Allow your yard to become what it was originally meant to be: A habitat. For the winter, at least, let all of that fallen foliage provide shelter, warmth, and food for birds, squirrels, mice, frogs, and other critters.
By thoroughly cleaning our yards each fall, we’re making the lives of our backyard friends a lot harder throughout those cold winter months. Dead flowers, rotting fruit and unripened vegetables provide seeds, leaves, and stalks that many animals depend on for food.
Fallen branches, sticks, and leaves provide shelter and places to hide, and much of it will be used as nesting material in the spring.
An added bonus of leaving your yard au naturel is all that dead foliage helps fertilize your lawn over the winter months!
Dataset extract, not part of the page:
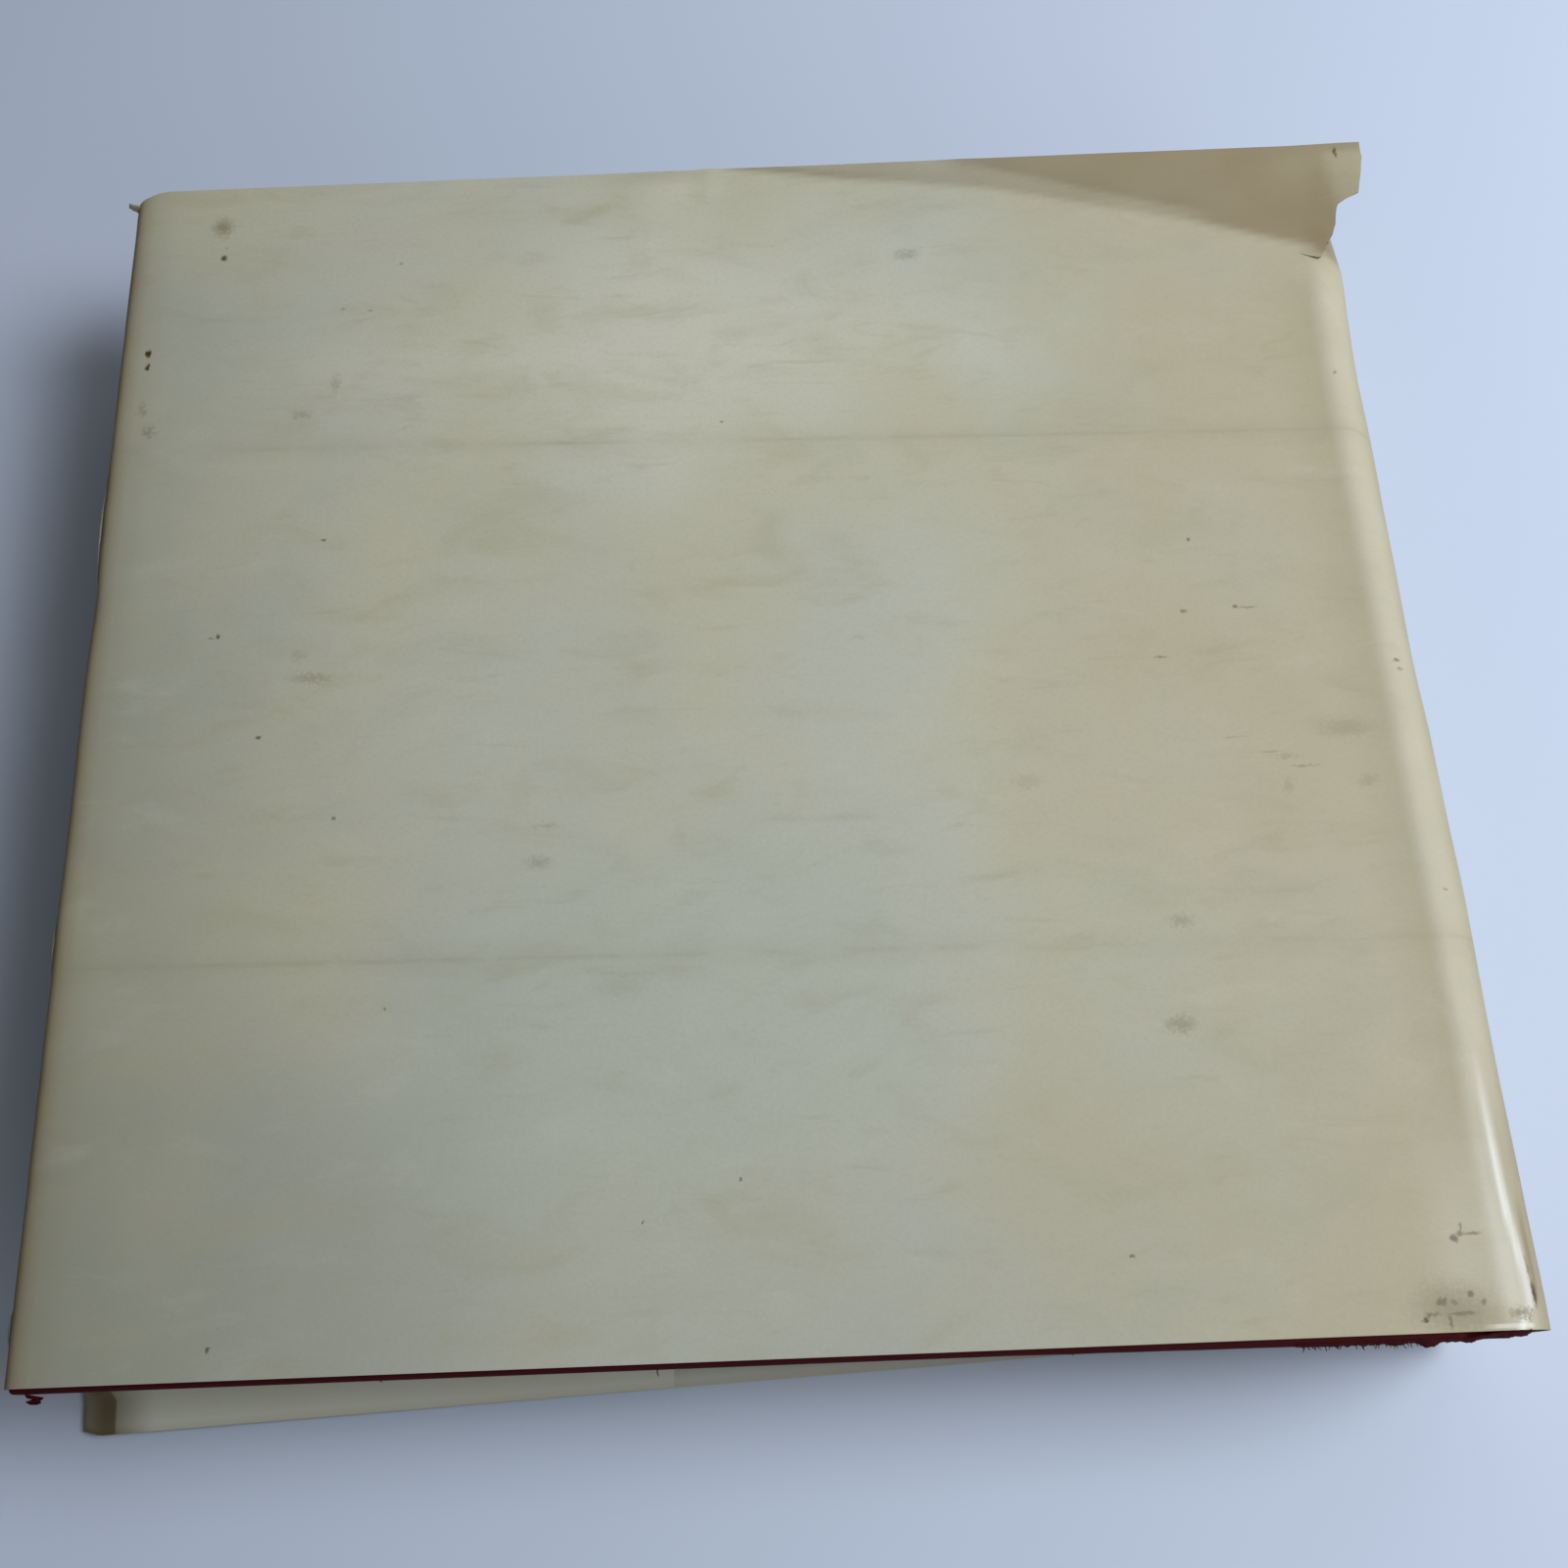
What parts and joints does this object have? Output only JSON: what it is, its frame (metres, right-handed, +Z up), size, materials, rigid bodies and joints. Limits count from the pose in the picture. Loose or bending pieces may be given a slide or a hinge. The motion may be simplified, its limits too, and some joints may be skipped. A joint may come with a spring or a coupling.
{
  "type": "hardcover book",
  "caption": "Thick case-bound book in red cloth with a rounded sewn text block, hinged covers, turning endpapers and a loose, slipped paper jacket, lying on its front cover.",
  "frame": {"origin": "middle of the book's whole outline, on the surface it lies on", "axes": "+X from the fore-edge towards the spine, +Y from the tail towards the head, +Z up from the front cover to the back cover"},
  "size_m": [0.316, 0.2976, 0.0494],
  "materials": {
    "jacket_paper": "worn satin paper, ivory, toned and marked",
    "cover_cloth": "plain-weave book cloth, dark red",
    "leaf_paper": "matt, edges slightly toned",
    "endpaper": "matt cream",
    "board": "matt grey-brown binder's board",
    "linen_tape": "plain-weave linen",
    "thread": "waxed linen thread",
    "mull": "open-weave cotton",
    "lining_paper": "brown kraft",
    "headband": "corded, red and cream"
  },
  "bodies": {
    "text_block": {"section_01": "leaf_paper", "section_02": "leaf_paper", "section_03": "leaf_paper", "section_04": "leaf_paper", "section_05": "leaf_paper", "section_06": "leaf_paper", "section_07": "leaf_paper", "section_08": "leaf_paper", "section_09": "leaf_paper", "section_10": "leaf_paper", "section_11": "leaf_paper", "section_12": "leaf_paper", "section_13": "leaf_paper", "section_14": "leaf_paper", "section_15": "leaf_paper", "section_16": "leaf_paper", "section_17": "leaf_paper", "section_18": "leaf_paper", "sewing_tapes": "linen_tape", "kettle_stitches": "thread", "mull": "mull", "spine_lining": "lining_paper", "headband_head": "headband", "headband_tail": "headband", "spine_inlay": "board", "spine_cloth": "cover_cloth", "front_joint_cloth": "cover_cloth", "back_joint_cloth": "cover_cloth", "front_joint_endpaper": "endpaper", "back_joint_endpaper": "endpaper", "jacket_spine": "jacket_paper", "jacket_front_joint": "jacket_paper", "jacket_back_joint": "jacket_paper"},
    "back_cover": {"back_board": "board", "back_cover_cloth": "cover_cloth", "back_pastedown": "endpaper", "jacket_back": "jacket_paper"},
    "front_cover": {"front_board": "board", "front_cover_cloth": "cover_cloth", "front_pastedown": "endpaper", "jacket_front": "jacket_paper"},
    "back_leaf": {"back_free_endpaper": "endpaper"},
    "front_leaf": {"front_free_endpaper": "endpaper"}
  },
  "joints": [
    {"name": "back_cover_hinge", "type": "hinge", "parent": "text_block", "child": "back_cover", "pos_m": [0.14234, 0, 0.0464], "axis": [0, 1, 0], "range_deg": [0, 179], "deforming": ["back_joint_cloth", "back_joint_endpaper", "jacket_back_joint"]},
    {"name": "front_cover_hinge", "type": "hinge", "parent": "text_block", "child": "front_cover", "pos_m": [0.14234, 0, 0.003], "axis": [0, -1, 0], "range_deg": [0, 179], "deforming": ["front_joint_cloth", "front_joint_endpaper", "jacket_front_joint"]},
    {"name": "back_leaf_turn", "type": "hinge", "parent": "text_block", "child": "back_leaf", "pos_m": [0.14234, 0, 0.0464], "axis": [0, 1, 0], "range_deg": [0, 175]},
    {"name": "front_leaf_turn", "type": "hinge", "parent": "text_block", "child": "front_leaf", "pos_m": [0.14234, 0, 0.003], "axis": [0, -1, 0], "range_deg": [0, 175]}
  ],
  "couplings": [
    {"joint": "back_leaf_turn", "follows": "back_cover_hinge", "ratio": 0.95},
    {"joint": "front_leaf_turn", "follows": "front_cover_hinge", "ratio": 0.95}
  ]
}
However, if you absolutely must clean up your yard in the fall, consider making one or two brush piles at the back of your yard or out of sight. Your backyard friends will thank you for it.
If you live in an area that doesn’t provide much shelter by way of trees, bushes or thick brush, you can help provide roosting sites by planting dense bushes, trees, and vines that are evergreen (retain their foliage during the winter) or by adding nesting boxes of various sizes to your yard. Just be sure they’re out of reach of dogs and cats!
Beware of mold in your birdfeeder and hummingbird feeder.
While providing food for birds during the coldest months is an immense aid, it can also cause premature death. Seed grows mold rather easily in saturated conditions, and hummingbird feeders will mold if not cleaned and sanitized regularly.
Despite our good intentions, both cause disease and painful death. Sometimes the mold can be difficult to see, so keep a close eye on your birdfeeders and don’t neglect them.
The best solution for keeping seed feeders mold-free is to keep them under a covered area, out of the rain. Some birdfeeders come with covers that are wide enough to do the trick. Always keep them clean and filled with fresh seed. Discard old birdseed, and if you notice mold, wash the feeder in water and bleach and let it dry completely before refilling it and hanging it in a drier place.
Suet blocks are a great way to provide the high-fat nutrition birds need over the winter months, and they’re usually eaten up before they have a chance to even think about molding!
In freezing temperatures, provide a regular supply of water and avoid toxic ice melting solutions.
When it’s freezing out, chances are most of the water that wildlife can access is frozen. If it’s icy out, be sure to use sand or non-toxic ice melting solutions. An unfortunate and common occurrence after a freeze is the poisoning of animals by ice melting chemicals when drinking melted ice and snow.